Laminar family (of pairwise distinct non-empty sets) has at most $2n-1$

Question

Show that a laminar family (of pairwise distinct non-empty sets) has at most $2n-1$ members, where $n$ is number of elements of a family of subsets.

I tried to get only at most $n-1$ members, but we are asked to prove it is at most $2n-1$ members. Any help is appreciated. Source of the question:https://books.google.hu/books?id=CR_oBwAAQBAJ&pg=PA543&lpg=PA543&dq=laminar+family+of+at+most+2n-1+members&source=bl&ots=IV0IYEiNF7&sig=ACfU3U1Iaj_uouxermw4336gxqj4q_yb_w&hl=en&sa=X&ved=2ahUKEwjRivC32ajmAhXil4sKHRScDnsQ6AEwAXoECAoQAQ#v=onepage&q=laminar%20family%20of%20at%20most%202n-1%20members&f=false

Answer 1

I know this question is old, but maybe someone stumbles across it.

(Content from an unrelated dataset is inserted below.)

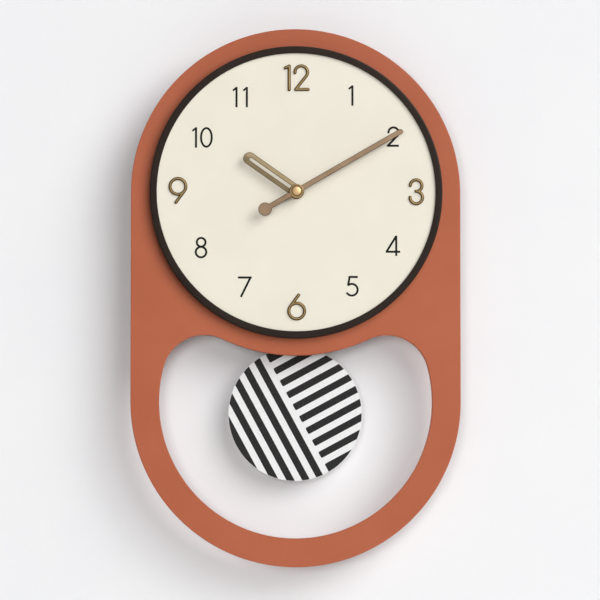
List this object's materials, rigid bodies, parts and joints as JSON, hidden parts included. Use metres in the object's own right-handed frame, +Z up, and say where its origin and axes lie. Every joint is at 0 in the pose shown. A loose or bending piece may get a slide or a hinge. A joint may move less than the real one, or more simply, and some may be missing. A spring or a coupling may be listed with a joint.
{
  "type": "pendulum wall clock",
  "caption": "Stadium-shaped terracotta wall clock: round drum dial with raised numerals over a window where a striped disc pendulum swings, driven by a battery movement.",
  "frame": {"origin": "centre of the keyhole hanger's round entry, on the wall plane", "axes": "+X to the right seen from the front, +Y into the wall, +Z up; the front faces -Y"},
  "size_m": [0.3, 0.0594, 0.4898],
  "materials": {
    "board_paint": "terracotta matt paint on fibreboard",
    "rail_paint": "terracotta matt paint on fibreboard",
    "ring_black": "black satin lacquer",
    "dial_cream": "cream matt print",
    "numeral_bronze": "bronze satin lacquer",
    "hand_bronze": "brushed bronze lacquer",
    "cap_brass": "satin",
    "zinc_steel": "satin",
    "felt_rubber": "matte",
    "movement_black": "matte",
    "gear_plastic": "matte",
    "white_plastic": "satin",
    "brass_part": "satin",
    "board_green": "satin",
    "lamination": "satin",
    "copper_wire": "gloss",
    "cell_wrap": "satin",
    "ferrite": "matte",
    "rod_metal": "satin",
    "bob_print": "black stripes printed on white"
  },
  "bodies": {
    "root": {"face_board": "board_paint", "bezel_ring": "ring_black", "dial_plate": "dial_cream", "numeral_12": "numeral_bronze", "numeral_3": "numeral_bronze", "numeral_6": "numeral_bronze", "numeral_9": "numeral_bronze", "rail_top": "rail_paint", "rail_left": "rail_paint", "rail_right": "rail_paint", "hanger_plate": "zinc_steel", "hanger_screws": "zinc_steel", "wall_bumpers": "felt_rubber", "ring_screws": "zinc_steel", "movement_case": "movement_black", "movement_cover": "movement_black", "cover_screws": "zinc_steel", "rubber_washer": "felt_rubber", "brass_washer": "brass_part", "hex_nut": "brass_part", "train_plate": "gear_plastic", "circuit_board": "board_green", "quartz_crystal": "zinc_steel", "motor_core": "lamination", "motor_bobbin": "white_plastic", "motor_winding": "copper_wire", "stator_plate": "lamination", "battery_cell": "cell_wrap", "contact_positive": "zinc_steel", "contact_negative": "zinc_steel", "drive_bobbin": "white_plastic", "drive_winding": "copper_wire", "pivot_pin": "zinc_steel"},
    "pendulum": {"pendulum_hanger": "white_plastic", "drive_magnet": "ferrite", "rod_pin": "zinc_steel", "pendulum_rod": "rod_metal", "bob_disc": "bob_print", "bob_clip": "white_plastic"},
    "minute": {"minute_arbor": "brass_part", "minute_pinion": "gear_plastic", "minute_hand": "hand_bronze", "hand_cap": "cap_brass"},
    "hour": {"hour_pipe": "gear_plastic", "hour_wheel": "gear_plastic", "hour_hand": "hand_bronze"},
    "reverser": {"reverser_wheel": "gear_plastic", "reverser_arbor": "zinc_steel"},
    "setting": {"setting_pinion": "gear_plastic", "set_knob": "white_plastic"},
    "centre": {"centre_wheel": "brass_part"},
    "third": {"third_wheel": "gear_plastic", "third_arbor": "zinc_steel"},
    "second": {"second_wheel": "gear_plastic", "second_arbor": "zinc_steel"},
    "intermediate": {"intermediate_wheel": "gear_plastic", "intermediate_arbor": "zinc_steel"},
    "rotor": {"rotor_pinion": "gear_plastic", "rotor_magnet": "ferrite", "rotor_arbor": "zinc_steel"}
  },
  "joints": [
    {"name": "pendulum_swing", "type": "hinge", "parent": "root", "child": "pendulum", "pos_m": [0, -0.0226, -0.116], "axis": [0, 1, 0], "range_deg": [-15, 15]},
    {"name": "minute_turn", "type": "hinge", "parent": "root", "child": "minute", "pos_m": [0, -0.05, -0.082], "axis": [0, 1, 0], "continuous": true},
    {"name": "hour_turn", "type": "hinge", "parent": "root", "child": "hour", "pos_m": [0, -0.048, -0.082], "axis": [0, 1, 0], "continuous": true},
    {"name": "reverser_turn", "type": "hinge", "parent": "root", "child": "reverser", "pos_m": [0, -0.04, -0.0736], "axis": [0, 1, 0], "continuous": true},
    {"name": "setting_turn", "type": "hinge", "parent": "root", "child": "setting", "pos_m": [0.00402, -0.03, -0.06663], "axis": [0, 1, 0], "continuous": true},
    {"name": "second_turn", "type": "hinge", "parent": "root", "child": "second", "pos_m": [0, -0.033, -0.082], "axis": [0, 1, 0], "continuous": true},
    {"name": "centre_turn", "type": "hinge", "parent": "root", "child": "centre", "pos_m": [0, -0.0376, -0.082], "axis": [0, 1, 0], "continuous": true},
    {"name": "third_turn", "type": "hinge", "parent": "root", "child": "third", "pos_m": [0.0102, -0.033, -0.082], "axis": [0, 1, 0], "continuous": true},
    {"name": "intermediate_turn", "type": "hinge", "parent": "root", "child": "intermediate", "pos_m": [-0.00947, -0.033, -0.07855], "axis": [0, 1, 0], "continuous": true},
    {"name": "rotor_turn", "type": "hinge", "parent": "root", "child": "rotor", "pos_m": [-0.0151, -0.033, -0.07383], "axis": [0, 1, 0], "continuous": true}
  ],
  "couplings": [
    {"joint": "reverser_turn", "follows": "minute_turn", "ratio": -0.33333},
    {"joint": "hour_turn", "follows": "minute_turn", "ratio": 0.083333},
    {"joint": "setting_turn", "follows": "minute_turn", "ratio": 1.2},
    {"joint": "third_turn", "follows": "second_turn", "ratio": -0.13333},
    {"joint": "centre_turn", "follows": "second_turn", "ratio": 0.016667},
    {"joint": "intermediate_turn", "follows": "second_turn", "ratio": -5},
    {"joint": "rotor_turn", "follows": "second_turn", "ratio": 30}
  ]
}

We can generate the maximal laminar family with $2n-1$ sets by the following procedure:

1. Start with a set including all points.
2. Remove one point from this set and create a new set containing only this point.
3. The new set with the points removed also are a set for your family.
4. repeat from 2

For me it's easiest to visualize this with a matrix where each column corresponds to a set and each row to a point. If the entry is a $1$, it means the point is in this set, 0 otherwise.

Here is an example with 4 Points and 7 sets. $$ \mathcal{L} = \begin{pmatrix} 1 & 1 & 1 & 1 & 0 & 0 & 0 \\ 1 & 1 & 1 & 0 & 0 & 0 & 1 \\ 1 & 1 & 0 & 0 & 0 & 1 & 0 \\ 1 & 0 & 0 & 0 & 1 & 0 & 0 \end{pmatrix} $$

As you can see, we always end up with this pyramid-form ($n\times n$) and an identity matrix, missing the last column ($n \times n-1$). Therefore we have a laminar family $\mathcal{L}$ with $|\mathcal{L}|=2n -1$.

Answer 2

The answer by isitar gives a way to generate a family of $2n-1$ sets, but doesn't show that this is the maximum size that a laminar family can attain.

Let $V$ be the ground set. We prove by induction on $|V|$ that for any maximal laminar family $L$ of $V$ has at most $2|V| - 1$ elements.

For $|V| = 1$, it is clear that the maximal laminar family has at most $2n - 1$ elements.

Suppose it is true for all $1 \leq |V| < n$. We know that two sets $A, B \in L$ exists such that $A \cup B = V, A \cap B = \emptyset$ and $|A|, |B| < n$ (otherwise $L$ is not maximal). By induction, there are at most $2|A| - 1$ sets in $L$ which is a subset of in $A$, and similarly at most $2|B| - 1$ in $B$. Then we have $$|L| \leq (2|A| - 1) + (2|B| - 1) + 1 = 2|V| - 1$$ where the $1$ comes from $V \in L$.